*What to work on*
Take all the material and copy it exactly.
'''
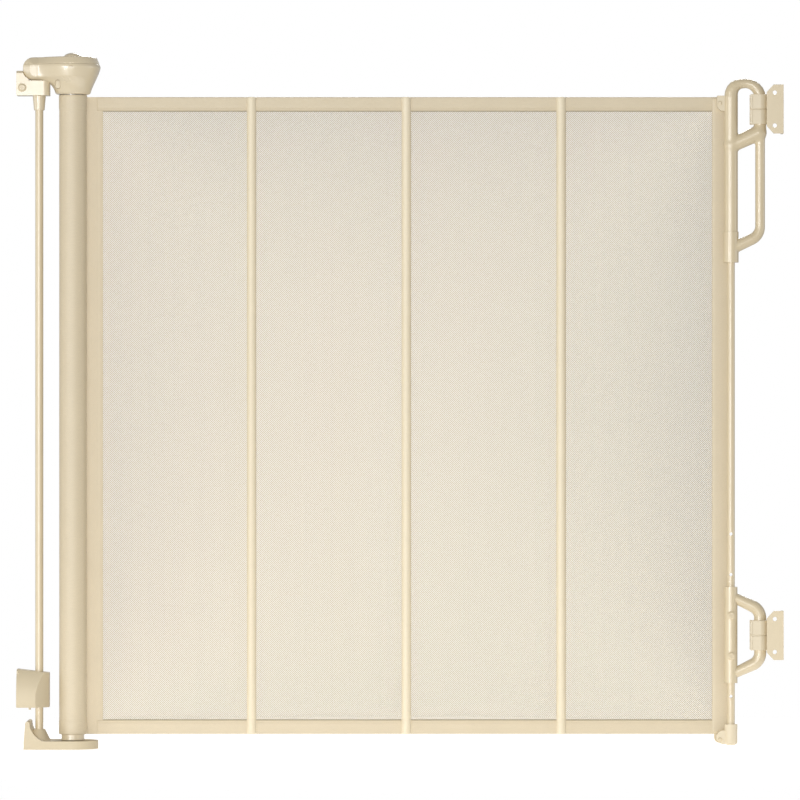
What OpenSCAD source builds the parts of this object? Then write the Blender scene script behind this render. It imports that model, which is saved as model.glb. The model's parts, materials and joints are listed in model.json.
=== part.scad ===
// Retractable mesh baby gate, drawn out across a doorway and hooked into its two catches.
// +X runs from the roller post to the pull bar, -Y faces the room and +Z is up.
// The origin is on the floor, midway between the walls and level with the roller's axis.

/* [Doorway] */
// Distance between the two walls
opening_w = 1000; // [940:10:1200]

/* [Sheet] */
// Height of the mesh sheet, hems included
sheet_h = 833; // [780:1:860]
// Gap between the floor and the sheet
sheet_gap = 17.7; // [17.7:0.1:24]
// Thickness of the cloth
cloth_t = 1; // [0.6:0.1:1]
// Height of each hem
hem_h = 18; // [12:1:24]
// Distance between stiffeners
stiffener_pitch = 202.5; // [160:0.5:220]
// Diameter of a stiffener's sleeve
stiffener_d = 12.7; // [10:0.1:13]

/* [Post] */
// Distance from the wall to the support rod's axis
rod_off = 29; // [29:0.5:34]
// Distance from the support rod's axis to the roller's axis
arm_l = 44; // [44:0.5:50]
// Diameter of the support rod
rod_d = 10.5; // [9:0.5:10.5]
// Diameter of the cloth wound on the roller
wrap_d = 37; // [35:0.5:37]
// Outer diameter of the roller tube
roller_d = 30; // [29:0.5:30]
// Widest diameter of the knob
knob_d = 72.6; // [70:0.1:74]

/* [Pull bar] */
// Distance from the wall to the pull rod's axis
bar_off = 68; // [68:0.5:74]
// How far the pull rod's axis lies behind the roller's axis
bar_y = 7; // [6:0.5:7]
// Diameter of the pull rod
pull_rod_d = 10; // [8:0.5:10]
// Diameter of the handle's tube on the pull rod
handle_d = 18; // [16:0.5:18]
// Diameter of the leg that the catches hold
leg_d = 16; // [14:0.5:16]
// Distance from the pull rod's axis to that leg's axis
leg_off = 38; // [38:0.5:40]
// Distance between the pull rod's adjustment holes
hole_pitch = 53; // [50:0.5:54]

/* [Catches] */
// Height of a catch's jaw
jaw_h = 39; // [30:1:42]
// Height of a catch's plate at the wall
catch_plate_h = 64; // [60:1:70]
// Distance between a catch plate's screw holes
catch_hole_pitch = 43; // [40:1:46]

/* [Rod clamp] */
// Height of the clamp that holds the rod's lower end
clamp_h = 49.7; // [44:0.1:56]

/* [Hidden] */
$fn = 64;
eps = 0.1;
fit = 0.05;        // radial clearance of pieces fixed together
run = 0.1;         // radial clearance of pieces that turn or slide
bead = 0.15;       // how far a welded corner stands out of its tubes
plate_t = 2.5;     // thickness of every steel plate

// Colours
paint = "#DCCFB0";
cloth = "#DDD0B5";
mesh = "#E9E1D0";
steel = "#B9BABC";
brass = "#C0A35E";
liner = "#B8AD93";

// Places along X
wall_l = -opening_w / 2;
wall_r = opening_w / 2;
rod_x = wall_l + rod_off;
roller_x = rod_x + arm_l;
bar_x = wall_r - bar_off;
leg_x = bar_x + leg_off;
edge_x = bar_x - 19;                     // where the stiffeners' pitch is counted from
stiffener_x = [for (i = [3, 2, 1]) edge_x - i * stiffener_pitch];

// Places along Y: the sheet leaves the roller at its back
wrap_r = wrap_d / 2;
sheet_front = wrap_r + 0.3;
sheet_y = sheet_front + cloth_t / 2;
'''
*Expected output*
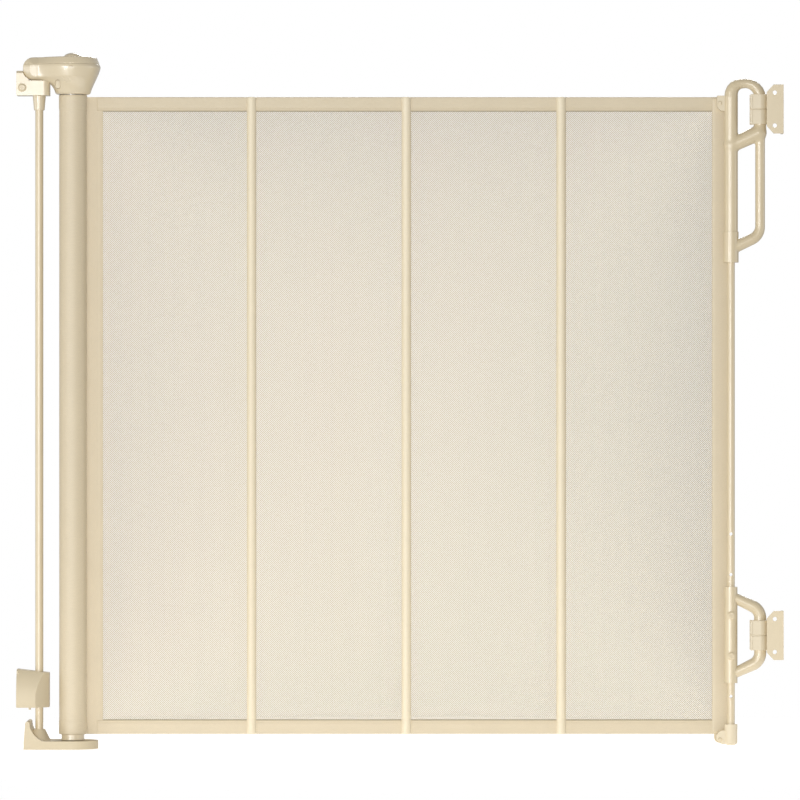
What OpenSCAD source builds the parts of this object? Then write the Blender scene script behind this render. It imports that model, which is saved as model.glb. The model's parts, materials and joints are listed in model.json.
=== part.scad ===
// Retractable mesh baby gate, drawn out across a doorway and hooked into its two catches.
// +X runs from the roller post to the pull bar, -Y faces the room and +Z is up.
// The origin is on the floor, midway between the walls and level with the roller's axis.

/* [Doorway] */
// Distance between the two walls
opening_w = 1000; // [940:10:1200]

/* [Sheet] */
// Height of the mesh sheet, hems included
sheet_h = 833; // [780:1:860]
// Gap between the floor and the sheet
sheet_gap = 17.7; // [17.7:0.1:24]
// Thickness of the cloth
cloth_t = 1; // [0.6:0.1:1]
// Height of each hem
hem_h = 18; // [12:1:24]
// Distance between stiffeners
stiffener_pitch = 202.5; // [160:0.5:220]
// Diameter of a stiffener's sleeve
stiffener_d = 12.7; // [10:0.1:13]

/* [Post] */
// Distance from the wall to the support rod's axis
rod_off = 29; // [29:0.5:34]
// Distance from the support rod's axis to the roller's axis
arm_l = 44; // [44:0.5:50]
// Diameter of the support rod
rod_d = 10.5; // [9:0.5:10.5]
// Diameter of the cloth wound on the roller
wrap_d = 37; // [35:0.5:37]
// Outer diameter of the roller tube
roller_d = 30; // [29:0.5:30]
// Widest diameter of the knob
knob_d = 72.6; // [70:0.1:74]

/* [Pull bar] */
// Distance from the wall to the pull rod's axis
bar_off = 68; // [68:0.5:74]
// How far the pull rod's axis lies behind the roller's axis
bar_y = 7; // [6:0.5:7]
// Diameter of the pull rod
pull_rod_d = 10; // [8:0.5:10]
// Diameter of the handle's tube on the pull rod
handle_d = 18; // [16:0.5:18]
// Diameter of the leg that the catches hold
leg_d = 16; // [14:0.5:16]
// Distance from the pull rod's axis to that leg's axis
leg_off = 38; // [38:0.5:40]
// Distance between the pull rod's adjustment holes
hole_pitch = 53; // [50:0.5:54]

/* [Catches] */
// Height of a catch's jaw
jaw_h = 39; // [30:1:42]
// Height of a catch's plate at the wall
catch_plate_h = 64; // [60:1:70]
// Distance between a catch plate's screw holes
catch_hole_pitch = 43; // [40:1:46]

/* [Rod clamp] */
// Height of the clamp that holds the rod's lower end
clamp_h = 49.7; // [44:0.1:56]

/* [Hidden] */
$fn = 64;
eps = 0.1;
fit = 0.05;        // radial clearance of pieces fixed together
run = 0.1;         // radial clearance of pieces that turn or slide
bead = 0.15;       // how far a welded corner stands out of its tubes
plate_t = 2.5;     // thickness of every steel plate

// Colours
paint = "#DCCFB0";
cloth = "#DDD0B5";
mesh = "#E9E1D0";
steel = "#B9BABC";
brass = "#C0A35E";
liner = "#B8AD93";

// Places along X
wall_l = -opening_w / 2;
wall_r = opening_w / 2;
rod_x = wall_l + rod_off;
roller_x = rod_x + arm_l;
bar_x = wall_r - bar_off;
leg_x = bar_x + leg_off;
edge_x = bar_x - 19;                     // where the stiffeners' pitch is counted from
stiffener_x = [for (i = [3, 2, 1]) edge_x - i * stiffener_pitch];

// Places along Y: the sheet leaves the roller at its back
wrap_r = wrap_d / 2;
sheet_front = wrap_r + 0.3;
sheet_y = sheet_front + cloth_t / 2;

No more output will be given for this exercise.